Stated exercise: Every line of the material below should be repeated exactly.

Raw data:
════════

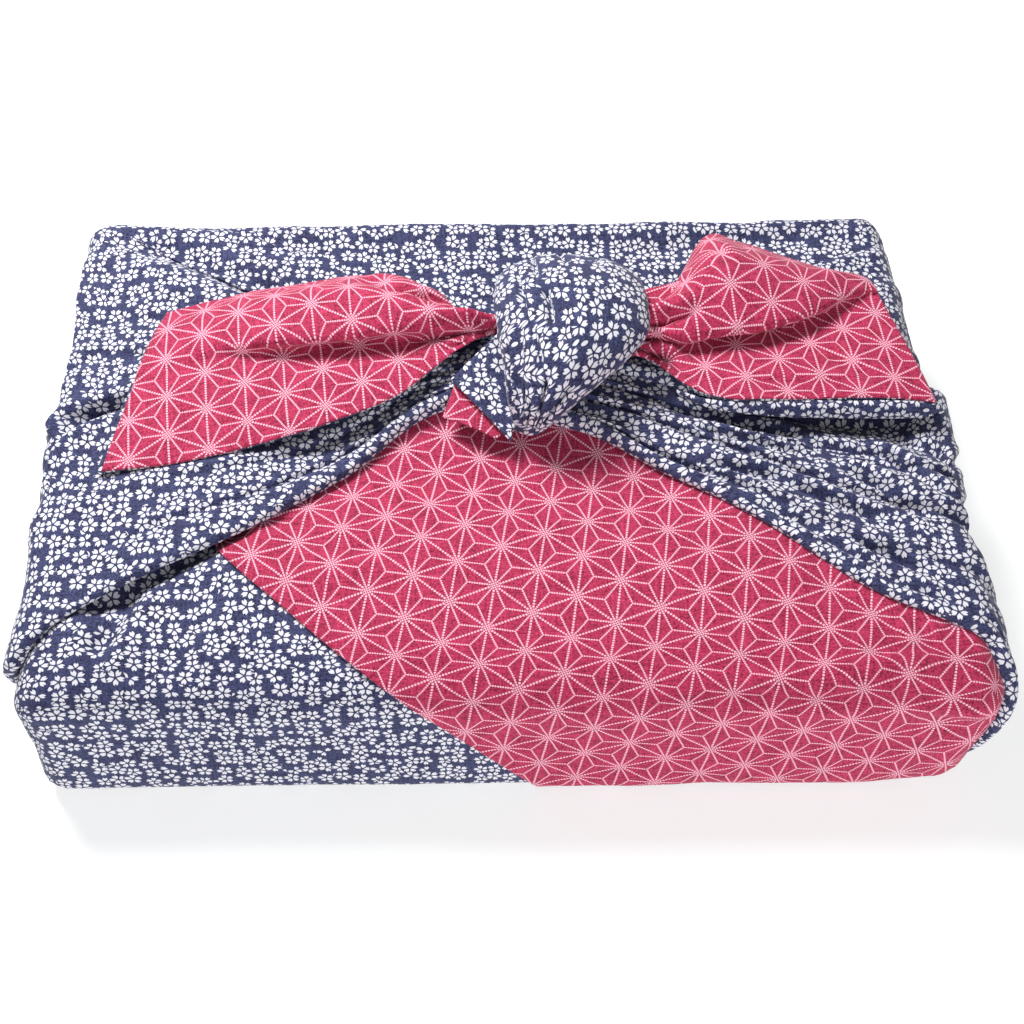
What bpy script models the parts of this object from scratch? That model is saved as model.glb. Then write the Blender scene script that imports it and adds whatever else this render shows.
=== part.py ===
"""A furoshiki: one square of double cloth, tied over a low, flat bundle.

The navy face cloth wraps the bundle, its side corners are drawn up as two bands and tied on
top, and their ends lie out as two tails. The crimson reverse cloth shows on a turned-out front
fold and on the upper side of both tails. Metres, +Z up, +X right, +Y back. The origin is the
centre of the flat underside.
"""

import math

import bmesh
import bpy
import numpy as np
from mathutils import Matrix, Vector

# ---------------------------------------------------------------- driving dimensions
BUNDLE_W = 0.398          # left to right, without the bands
BUNDLE_D = 0.270          # front to back
BUNDLE_H = 0.076          # up to the edge of the top
EDGE_R = 0.012            # soft edges of the wrapped box
CROWN = 0.002             # rise of the middle of the top
BACK_SHIFT = 0.006        # how far the back edge sits to the left of the front edge
CLOTH_T = 0.0014          # one layer of cloth in the tails and the front fold
GAP = 0.0003              # air between the front fold and what it lies on
TAIL_GAP = 0.0007         # air between the two cloths of a tail, which part a little in its folds
CUT_GAP = 0.0006          # air round the knot where a tail's reverse cloth comes out
EDGE_GAP = 0.0044         # from a band's rolled edge to the front fold's edge
SINK = 0.004              # how deep a band reaches into the bundle
FOOT_Z = 0.0005           # lowest point of a band

HALF_W = BUNDLE_W / 2
HALF_D = BUNDLE_D / 2

CELL = 0.0125             # mesh cell of the bundle's skin
BAND_CELLS = (20, 13)     # cells along and across a band
TAIL_CELLS = (15, 15)     # cells along and across a tail
EDGE_POINTS = 14          # points of the front fold's edge along one band

COLLECTION = "furoshiki_wrap"

# Soft ridges (+) and troughs (-) of the bundle's skin, as seen from above.
# x0, y0, x1, y1: ends of the fold; rise: height; width: half width
FOLD_COLUMNS = ("x0", "y0", "x1", "y1", "rise", "width")
BUNDLE_FOLDS = (
    (-0.070, -0.006, 0.060, -0.016, -0.0085, 0.034),    # hollow in front of the knot
    (-0.110, -0.064, 0.110, -0.070, 0.0016, 0.020),     # crest between hollow and front edge
    (-0.196, 0.136, -0.110, 0.092, -0.0030, 0.006),     # crease from the back left corner
    (-0.110, 0.092, -0.050, 0.076, -0.0024, 0.008),
    (-0.190, 0.112, -0.120, 0.080, 0.0016, 0.010),
    (0.070, 0.112, 0.186, 0.128, -0.0018, 0.007),       # creases at the back right
    (0.100, 0.100, 0.190, 0.112, 0.0014, 0.009),
    (-0.030, 0.120, 0.060, 0.098, 0.0012, 0.012),
    (-0.150, 0.130, 0.150, 0.130, 0.0030, 0.012),       # raised back edge
    (-0.163, -0.080, -0.169, -0.116, -0.0034, 0.006),   # short wrinkle under the left band
    (-0.184, -0.100, -0.178, -0.112, 0.0022, 0.010),
)

# Stations of a band, from its foot at the bundle's side, over the edge, to the knot.
# x, z: where the station lies on the plain box; front, back: its two edges in Y;
# lift: height of the cloth above the bundle's skin; roll: extra height of its front edge
BAND_COLUMNS = ("x", "z", "front", "back", "lift", "roll")
BAND_LEFT = (
    (-0.199, 0.0005, -0.116, 0.118, 0.0026, 0.0000),
    (-0.199, 0.0350, -0.122, 0.124, 0.0036, 0.0006),
    (-0.199, 0.0600, -0.122, 0.124, 0.0056, 0.0014),
    (-0.199, 0.0760, -0.114, 0.124, 0.0060, 0.0020),
    (-0.184, 0.0760, -0.095, 0.124, 0.0046, 0.0026),
    (-0.150, 0.0760, -0.076, 0.112, 0.0034, 0.0030),
    (-0.110, 0.0760, -0.049, 0.088, 0.0034, 0.0036),
    (-0.070, 0.0760, -0.017, 0.074, 0.0044, 0.0040),
    (-0.035, 0.0760, 0.014, 0.066, 0.0066, 0.0040),
    (0.020, 0.0760, 0.028, 0.058, 0.0100, 0.0030),
)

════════

Exercise result:
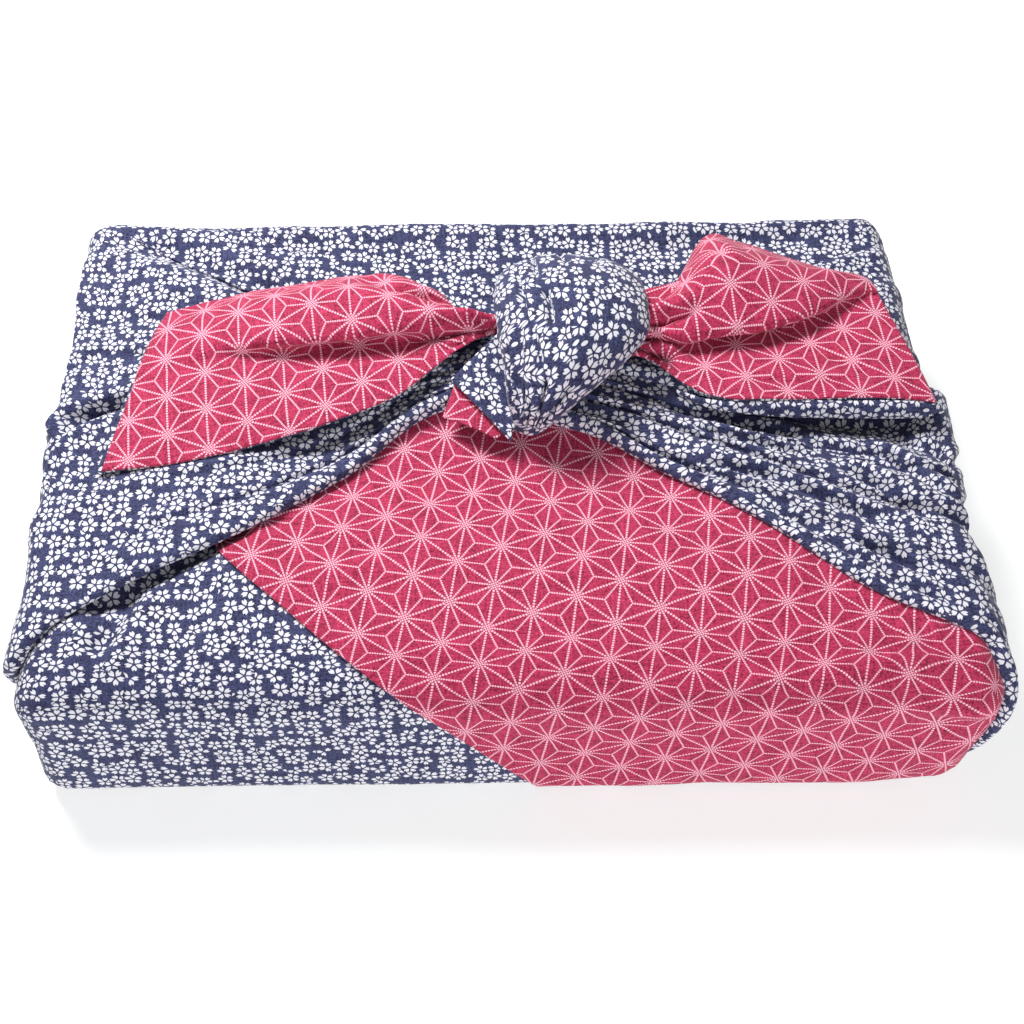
What bpy script models the parts of this object from scratch? That model is saved as model.glb. Then write the Blender scene script that imports it and adds whatever else this render shows.
=== part.py ===
"""A furoshiki: one square of double cloth, tied over a low, flat bundle.

The navy face cloth wraps the bundle, its side corners are drawn up as two bands and tied on
top, and their ends lie out as two tails. The crimson reverse cloth shows on a turned-out front
fold and on the upper side of both tails. Metres, +Z up, +X right, +Y back. The origin is the
centre of the flat underside.
"""

import math

import bmesh
import bpy
import numpy as np
from mathutils import Matrix, Vector

# ---------------------------------------------------------------- driving dimensions
BUNDLE_W = 0.398          # left to right, without the bands
BUNDLE_D = 0.270          # front to back
BUNDLE_H = 0.076          # up to the edge of the top
EDGE_R = 0.012            # soft edges of the wrapped box
CROWN = 0.002             # rise of the middle of the top
BACK_SHIFT = 0.006        # how far the back edge sits to the left of the front edge
CLOTH_T = 0.0014          # one layer of cloth in the tails and the front fold
GAP = 0.0003              # air between the front fold and what it lies on
TAIL_GAP = 0.0007         # air between the two cloths of a tail, which part a little in its folds
CUT_GAP = 0.0006          # air round the knot where a tail's reverse cloth comes out
EDGE_GAP = 0.0044         # from a band's rolled edge to the front fold's edge
SINK = 0.004              # how deep a band reaches into the bundle
FOOT_Z = 0.0005           # lowest point of a band

HALF_W = BUNDLE_W / 2
HALF_D = BUNDLE_D / 2

CELL = 0.0125             # mesh cell of the bundle's skin
BAND_CELLS = (20, 13)     # cells along and across a band
TAIL_CELLS = (15, 15)     # cells along and across a tail
EDGE_POINTS = 14          # points of the front fold's edge along one band

COLLECTION = "furoshiki_wrap"

# Soft ridges (+) and troughs (-) of the bundle's skin, as seen from above.
# x0, y0, x1, y1: ends of the fold; rise: height; width: half width
FOLD_COLUMNS = ("x0", "y0", "x1", "y1", "rise", "width")
BUNDLE_FOLDS = (
    (-0.070, -0.006, 0.060, -0.016, -0.0085, 0.034),    # hollow in front of the knot
    (-0.110, -0.064, 0.110, -0.070, 0.0016, 0.020),     # crest between hollow and front edge
    (-0.196, 0.136, -0.110, 0.092, -0.0030, 0.006),     # crease from the back left corner
    (-0.110, 0.092, -0.050, 0.076, -0.0024, 0.008),
    (-0.190, 0.112, -0.120, 0.080, 0.0016, 0.010),
    (0.070, 0.112, 0.186, 0.128, -0.0018, 0.007),       # creases at the back right
    (0.100, 0.100, 0.190, 0.112, 0.0014, 0.009),
    (-0.030, 0.120, 0.060, 0.098, 0.0012, 0.012),
    (-0.150, 0.130, 0.150, 0.130, 0.0030, 0.012),       # raised back edge
    (-0.163, -0.080, -0.169, -0.116, -0.0034, 0.006),   # short wrinkle under the left band
    (-0.184, -0.100, -0.178, -0.112, 0.0022, 0.010),
)

# Stations of a band, from its foot at the bundle's side, over the edge, to the knot.
# x, z: where the station lies on the plain box; front, back: its two edges in Y;
# lift: height of the cloth above the bundle's skin; roll: extra height of its front edge
BAND_COLUMNS = ("x", "z", "front", "back", "lift", "roll")
BAND_LEFT = (
    (-0.199, 0.0005, -0.116, 0.118, 0.0026, 0.0000),
    (-0.199, 0.0350, -0.122, 0.124, 0.0036, 0.0006),
    (-0.199, 0.0600, -0.122, 0.124, 0.0056, 0.0014),
    (-0.199, 0.0760, -0.114, 0.124, 0.0060, 0.0020),
    (-0.184, 0.0760, -0.095, 0.124, 0.0046, 0.0026),
    (-0.150, 0.0760, -0.076, 0.112, 0.0034, 0.0030),
    (-0.110, 0.0760, -0.049, 0.088, 0.0034, 0.0036),
    (-0.070, 0.0760, -0.017, 0.074, 0.0044, 0.0040),
    (-0.035, 0.0760, 0.014, 0.066, 0.0066, 0.0040),
    (0.020, 0.0760, 0.028, 0.058, 0.0100, 0.0030),
)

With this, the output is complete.